• Task statement:
Quote exactly the lines from the line containing "left_deck_profile();" to the line containing "before = set(bpy.data.objects)", both lines included, please, and nothing more.

■ ■ ■ ■ ■

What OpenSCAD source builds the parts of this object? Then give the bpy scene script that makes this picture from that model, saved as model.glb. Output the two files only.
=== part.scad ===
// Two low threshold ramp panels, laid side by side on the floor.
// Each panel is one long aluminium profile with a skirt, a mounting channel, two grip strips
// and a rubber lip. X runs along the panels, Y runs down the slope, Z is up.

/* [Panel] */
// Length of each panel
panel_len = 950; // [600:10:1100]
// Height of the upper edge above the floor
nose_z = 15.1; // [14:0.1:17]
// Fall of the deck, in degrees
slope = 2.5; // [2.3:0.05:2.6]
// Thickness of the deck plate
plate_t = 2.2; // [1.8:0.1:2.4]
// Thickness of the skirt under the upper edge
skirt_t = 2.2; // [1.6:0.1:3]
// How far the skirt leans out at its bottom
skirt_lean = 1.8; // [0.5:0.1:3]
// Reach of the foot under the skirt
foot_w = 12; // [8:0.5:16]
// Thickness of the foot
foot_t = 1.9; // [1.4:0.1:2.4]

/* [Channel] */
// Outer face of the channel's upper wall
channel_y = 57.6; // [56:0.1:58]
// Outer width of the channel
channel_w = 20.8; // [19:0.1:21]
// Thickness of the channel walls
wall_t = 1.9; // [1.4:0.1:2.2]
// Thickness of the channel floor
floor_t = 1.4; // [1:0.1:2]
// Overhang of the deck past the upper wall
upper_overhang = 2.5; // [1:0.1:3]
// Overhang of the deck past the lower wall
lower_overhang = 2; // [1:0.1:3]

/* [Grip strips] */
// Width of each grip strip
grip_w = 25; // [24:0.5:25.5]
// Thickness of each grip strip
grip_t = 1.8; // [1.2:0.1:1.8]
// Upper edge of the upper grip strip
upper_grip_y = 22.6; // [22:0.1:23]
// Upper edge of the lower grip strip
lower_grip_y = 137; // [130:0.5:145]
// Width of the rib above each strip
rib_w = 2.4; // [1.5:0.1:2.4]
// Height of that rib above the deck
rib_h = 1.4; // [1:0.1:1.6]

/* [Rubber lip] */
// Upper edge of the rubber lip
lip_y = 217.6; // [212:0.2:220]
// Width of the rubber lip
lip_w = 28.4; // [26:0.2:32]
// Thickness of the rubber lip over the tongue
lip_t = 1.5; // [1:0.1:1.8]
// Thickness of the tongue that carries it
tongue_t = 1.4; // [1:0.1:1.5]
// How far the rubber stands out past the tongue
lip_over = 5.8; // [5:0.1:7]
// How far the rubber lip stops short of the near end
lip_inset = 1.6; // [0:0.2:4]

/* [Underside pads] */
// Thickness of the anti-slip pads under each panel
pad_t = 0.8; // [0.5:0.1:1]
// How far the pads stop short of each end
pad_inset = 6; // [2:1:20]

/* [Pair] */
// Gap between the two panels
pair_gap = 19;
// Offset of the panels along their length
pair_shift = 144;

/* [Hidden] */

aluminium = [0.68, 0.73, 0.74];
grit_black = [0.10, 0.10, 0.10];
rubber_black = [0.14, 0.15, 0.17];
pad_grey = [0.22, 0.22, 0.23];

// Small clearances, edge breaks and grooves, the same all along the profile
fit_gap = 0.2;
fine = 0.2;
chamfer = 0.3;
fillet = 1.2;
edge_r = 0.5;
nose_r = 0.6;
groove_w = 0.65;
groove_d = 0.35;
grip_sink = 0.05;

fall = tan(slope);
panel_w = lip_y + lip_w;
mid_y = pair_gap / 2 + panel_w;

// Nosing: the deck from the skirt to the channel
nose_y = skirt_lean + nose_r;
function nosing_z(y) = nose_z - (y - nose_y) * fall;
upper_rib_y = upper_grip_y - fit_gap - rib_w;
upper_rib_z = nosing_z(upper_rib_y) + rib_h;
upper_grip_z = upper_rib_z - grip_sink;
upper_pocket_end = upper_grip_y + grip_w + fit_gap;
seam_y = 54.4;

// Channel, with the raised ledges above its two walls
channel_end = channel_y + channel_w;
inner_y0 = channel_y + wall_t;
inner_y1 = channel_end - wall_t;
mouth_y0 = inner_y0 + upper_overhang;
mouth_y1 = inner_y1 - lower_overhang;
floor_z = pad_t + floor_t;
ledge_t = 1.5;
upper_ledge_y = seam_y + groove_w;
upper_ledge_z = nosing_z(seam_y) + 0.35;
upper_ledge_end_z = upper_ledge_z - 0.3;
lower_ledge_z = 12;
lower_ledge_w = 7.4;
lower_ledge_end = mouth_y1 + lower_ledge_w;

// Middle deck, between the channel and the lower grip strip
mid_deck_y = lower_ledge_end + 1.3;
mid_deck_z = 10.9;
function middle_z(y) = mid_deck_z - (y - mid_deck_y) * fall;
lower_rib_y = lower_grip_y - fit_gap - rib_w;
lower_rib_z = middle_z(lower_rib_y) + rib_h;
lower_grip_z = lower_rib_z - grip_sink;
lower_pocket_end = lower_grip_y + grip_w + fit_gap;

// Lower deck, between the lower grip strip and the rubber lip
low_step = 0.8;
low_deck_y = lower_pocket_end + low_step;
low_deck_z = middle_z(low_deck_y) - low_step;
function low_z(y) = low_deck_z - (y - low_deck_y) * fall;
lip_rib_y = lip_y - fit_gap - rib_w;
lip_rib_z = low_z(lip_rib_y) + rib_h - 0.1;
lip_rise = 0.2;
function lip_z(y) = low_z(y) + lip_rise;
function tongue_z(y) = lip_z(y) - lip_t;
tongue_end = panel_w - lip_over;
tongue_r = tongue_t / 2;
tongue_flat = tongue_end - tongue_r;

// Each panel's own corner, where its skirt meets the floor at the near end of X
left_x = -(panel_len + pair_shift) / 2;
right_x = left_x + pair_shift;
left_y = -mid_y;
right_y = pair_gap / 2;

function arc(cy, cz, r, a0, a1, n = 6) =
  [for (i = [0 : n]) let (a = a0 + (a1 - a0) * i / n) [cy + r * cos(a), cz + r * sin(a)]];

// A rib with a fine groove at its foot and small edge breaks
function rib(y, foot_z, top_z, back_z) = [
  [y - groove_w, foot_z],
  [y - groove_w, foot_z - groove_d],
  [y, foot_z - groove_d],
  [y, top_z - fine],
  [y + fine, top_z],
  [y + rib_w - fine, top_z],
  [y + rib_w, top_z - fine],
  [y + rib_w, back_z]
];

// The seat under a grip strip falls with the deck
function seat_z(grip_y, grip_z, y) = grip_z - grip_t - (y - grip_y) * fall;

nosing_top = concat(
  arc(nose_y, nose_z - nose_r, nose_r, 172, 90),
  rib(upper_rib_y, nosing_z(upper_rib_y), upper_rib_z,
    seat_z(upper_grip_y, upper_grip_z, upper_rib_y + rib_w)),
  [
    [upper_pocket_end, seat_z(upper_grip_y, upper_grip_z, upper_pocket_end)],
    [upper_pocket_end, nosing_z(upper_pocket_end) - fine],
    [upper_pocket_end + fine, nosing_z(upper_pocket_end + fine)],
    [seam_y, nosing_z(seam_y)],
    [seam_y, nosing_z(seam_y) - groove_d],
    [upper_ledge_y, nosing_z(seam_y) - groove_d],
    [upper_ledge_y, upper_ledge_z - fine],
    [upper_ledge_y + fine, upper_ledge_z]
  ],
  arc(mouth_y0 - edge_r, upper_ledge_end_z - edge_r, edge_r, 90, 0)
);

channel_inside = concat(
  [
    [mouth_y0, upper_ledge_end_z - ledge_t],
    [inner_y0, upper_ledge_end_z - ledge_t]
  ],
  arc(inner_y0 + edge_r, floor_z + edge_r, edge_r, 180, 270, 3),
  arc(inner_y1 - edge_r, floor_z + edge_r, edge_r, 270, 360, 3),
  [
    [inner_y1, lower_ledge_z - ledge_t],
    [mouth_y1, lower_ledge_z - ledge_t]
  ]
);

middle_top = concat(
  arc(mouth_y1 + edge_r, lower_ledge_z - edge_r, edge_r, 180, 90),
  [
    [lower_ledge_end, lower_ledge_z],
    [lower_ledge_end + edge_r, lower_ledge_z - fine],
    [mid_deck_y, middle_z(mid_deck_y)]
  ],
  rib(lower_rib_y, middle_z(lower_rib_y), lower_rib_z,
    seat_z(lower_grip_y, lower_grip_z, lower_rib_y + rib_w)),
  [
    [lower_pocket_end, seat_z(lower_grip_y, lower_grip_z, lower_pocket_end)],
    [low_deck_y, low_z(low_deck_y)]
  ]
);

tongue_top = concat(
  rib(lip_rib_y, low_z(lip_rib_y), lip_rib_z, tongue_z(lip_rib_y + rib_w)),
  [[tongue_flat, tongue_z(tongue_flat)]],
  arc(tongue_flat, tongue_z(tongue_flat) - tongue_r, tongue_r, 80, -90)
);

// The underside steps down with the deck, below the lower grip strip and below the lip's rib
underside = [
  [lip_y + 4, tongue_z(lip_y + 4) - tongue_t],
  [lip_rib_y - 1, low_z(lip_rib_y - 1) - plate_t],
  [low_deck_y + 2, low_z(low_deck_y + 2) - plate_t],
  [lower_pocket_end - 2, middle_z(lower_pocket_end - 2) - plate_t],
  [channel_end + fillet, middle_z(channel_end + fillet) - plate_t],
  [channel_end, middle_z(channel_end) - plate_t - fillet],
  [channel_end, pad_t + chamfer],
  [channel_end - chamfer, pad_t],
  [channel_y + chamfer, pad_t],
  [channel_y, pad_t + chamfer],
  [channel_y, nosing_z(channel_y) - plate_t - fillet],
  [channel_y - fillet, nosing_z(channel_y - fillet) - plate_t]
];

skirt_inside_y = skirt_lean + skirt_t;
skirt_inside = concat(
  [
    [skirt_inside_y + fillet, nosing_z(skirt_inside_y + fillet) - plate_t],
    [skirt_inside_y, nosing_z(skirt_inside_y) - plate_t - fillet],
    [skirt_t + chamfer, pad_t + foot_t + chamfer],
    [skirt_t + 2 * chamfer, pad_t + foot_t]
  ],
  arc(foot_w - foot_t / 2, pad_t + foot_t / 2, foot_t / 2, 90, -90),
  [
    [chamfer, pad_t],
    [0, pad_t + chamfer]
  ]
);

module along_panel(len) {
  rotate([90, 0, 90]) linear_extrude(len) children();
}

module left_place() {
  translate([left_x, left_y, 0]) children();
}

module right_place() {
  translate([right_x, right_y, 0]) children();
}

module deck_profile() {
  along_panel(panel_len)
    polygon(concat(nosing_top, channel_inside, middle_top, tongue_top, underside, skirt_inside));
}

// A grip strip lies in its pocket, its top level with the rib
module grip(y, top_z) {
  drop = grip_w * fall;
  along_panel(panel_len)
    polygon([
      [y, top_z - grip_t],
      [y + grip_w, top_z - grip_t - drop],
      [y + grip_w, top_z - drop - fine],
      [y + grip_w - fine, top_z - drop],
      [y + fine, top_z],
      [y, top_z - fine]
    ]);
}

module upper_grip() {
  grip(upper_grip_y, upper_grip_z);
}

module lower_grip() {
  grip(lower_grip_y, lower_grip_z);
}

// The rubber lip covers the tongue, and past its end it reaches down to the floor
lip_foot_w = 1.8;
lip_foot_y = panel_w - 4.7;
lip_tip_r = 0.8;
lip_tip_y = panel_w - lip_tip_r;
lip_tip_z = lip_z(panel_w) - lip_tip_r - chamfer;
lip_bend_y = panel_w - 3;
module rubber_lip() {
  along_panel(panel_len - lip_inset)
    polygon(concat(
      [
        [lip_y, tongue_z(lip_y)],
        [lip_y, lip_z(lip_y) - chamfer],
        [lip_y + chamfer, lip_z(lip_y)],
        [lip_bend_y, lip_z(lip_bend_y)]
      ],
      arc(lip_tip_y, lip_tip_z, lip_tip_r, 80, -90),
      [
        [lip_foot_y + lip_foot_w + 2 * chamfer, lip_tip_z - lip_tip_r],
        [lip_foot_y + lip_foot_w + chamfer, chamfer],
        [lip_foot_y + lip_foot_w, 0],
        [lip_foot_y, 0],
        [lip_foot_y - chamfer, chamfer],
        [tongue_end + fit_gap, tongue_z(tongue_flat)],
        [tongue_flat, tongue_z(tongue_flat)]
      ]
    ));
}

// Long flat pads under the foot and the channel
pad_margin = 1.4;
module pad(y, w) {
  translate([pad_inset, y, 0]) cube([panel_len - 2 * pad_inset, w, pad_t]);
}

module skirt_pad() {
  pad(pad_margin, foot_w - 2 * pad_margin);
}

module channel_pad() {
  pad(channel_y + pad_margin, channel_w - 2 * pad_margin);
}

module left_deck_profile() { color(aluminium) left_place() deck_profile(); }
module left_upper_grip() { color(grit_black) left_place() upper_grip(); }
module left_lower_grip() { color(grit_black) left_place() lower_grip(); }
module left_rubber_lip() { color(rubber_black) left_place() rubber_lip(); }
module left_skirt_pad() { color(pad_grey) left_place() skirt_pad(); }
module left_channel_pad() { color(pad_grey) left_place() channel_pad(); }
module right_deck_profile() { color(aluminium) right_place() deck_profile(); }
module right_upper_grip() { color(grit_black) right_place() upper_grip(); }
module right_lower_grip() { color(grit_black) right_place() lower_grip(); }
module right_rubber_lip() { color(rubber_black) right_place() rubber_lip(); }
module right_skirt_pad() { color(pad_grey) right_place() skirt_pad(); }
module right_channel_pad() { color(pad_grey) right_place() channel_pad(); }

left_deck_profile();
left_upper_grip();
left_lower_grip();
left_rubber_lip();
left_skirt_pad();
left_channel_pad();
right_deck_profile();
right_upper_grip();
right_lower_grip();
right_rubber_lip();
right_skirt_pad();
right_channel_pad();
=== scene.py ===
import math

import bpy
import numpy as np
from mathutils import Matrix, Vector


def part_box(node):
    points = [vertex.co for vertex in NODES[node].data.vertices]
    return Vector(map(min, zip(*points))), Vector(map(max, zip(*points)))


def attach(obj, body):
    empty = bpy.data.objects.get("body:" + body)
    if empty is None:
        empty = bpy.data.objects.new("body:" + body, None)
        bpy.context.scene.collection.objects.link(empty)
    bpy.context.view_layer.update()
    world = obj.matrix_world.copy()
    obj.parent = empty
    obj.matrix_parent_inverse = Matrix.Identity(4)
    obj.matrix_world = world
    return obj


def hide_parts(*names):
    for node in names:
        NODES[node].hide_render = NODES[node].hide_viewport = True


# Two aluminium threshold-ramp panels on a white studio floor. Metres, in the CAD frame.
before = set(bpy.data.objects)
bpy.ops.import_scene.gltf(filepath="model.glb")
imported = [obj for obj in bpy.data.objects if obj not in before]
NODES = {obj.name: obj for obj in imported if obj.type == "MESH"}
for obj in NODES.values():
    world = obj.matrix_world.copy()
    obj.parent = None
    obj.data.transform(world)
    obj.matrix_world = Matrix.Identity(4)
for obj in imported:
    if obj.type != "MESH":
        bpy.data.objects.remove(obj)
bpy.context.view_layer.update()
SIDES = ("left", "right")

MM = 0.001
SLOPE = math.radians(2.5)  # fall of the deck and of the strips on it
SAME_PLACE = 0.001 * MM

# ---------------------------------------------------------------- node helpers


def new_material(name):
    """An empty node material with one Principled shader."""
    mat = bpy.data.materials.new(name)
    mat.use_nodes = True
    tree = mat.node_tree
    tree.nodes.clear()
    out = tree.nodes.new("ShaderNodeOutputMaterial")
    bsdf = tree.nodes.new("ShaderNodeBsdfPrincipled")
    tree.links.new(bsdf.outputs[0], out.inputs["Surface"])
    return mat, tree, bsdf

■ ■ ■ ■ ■

• Exercise response:
left_deck_profile();
left_upper_grip();
left_lower_grip();
left_rubber_lip();
left_skirt_pad();
left_channel_pad();
right_deck_profile();
right_upper_grip();
right_lower_grip();
right_rubber_lip();
right_skirt_pad();
right_channel_pad();
=== scene.py ===
import math

import bpy
import numpy as np
from mathutils import Matrix, Vector


def part_box(node):
    points = [vertex.co for vertex in NODES[node].data.vertices]
    return Vector(map(min, zip(*points))), Vector(map(max, zip(*points)))


def attach(obj, body):
    empty = bpy.data.objects.get("body:" + body)
    if empty is None:
        empty = bpy.data.objects.new("body:" + body, None)
        bpy.context.scene.collection.objects.link(empty)
    bpy.context.view_layer.update()
    world = obj.matrix_world.copy()
    obj.parent = empty
    obj.matrix_parent_inverse = Matrix.Identity(4)
    obj.matrix_world = world
    return obj


def hide_parts(*names):
    for node in names:
        NODES[node].hide_render = NODES[node].hide_viewport = True


# Two aluminium threshold-ramp panels on a white studio floor. Metres, in the CAD frame.
before = set(bpy.data.objects)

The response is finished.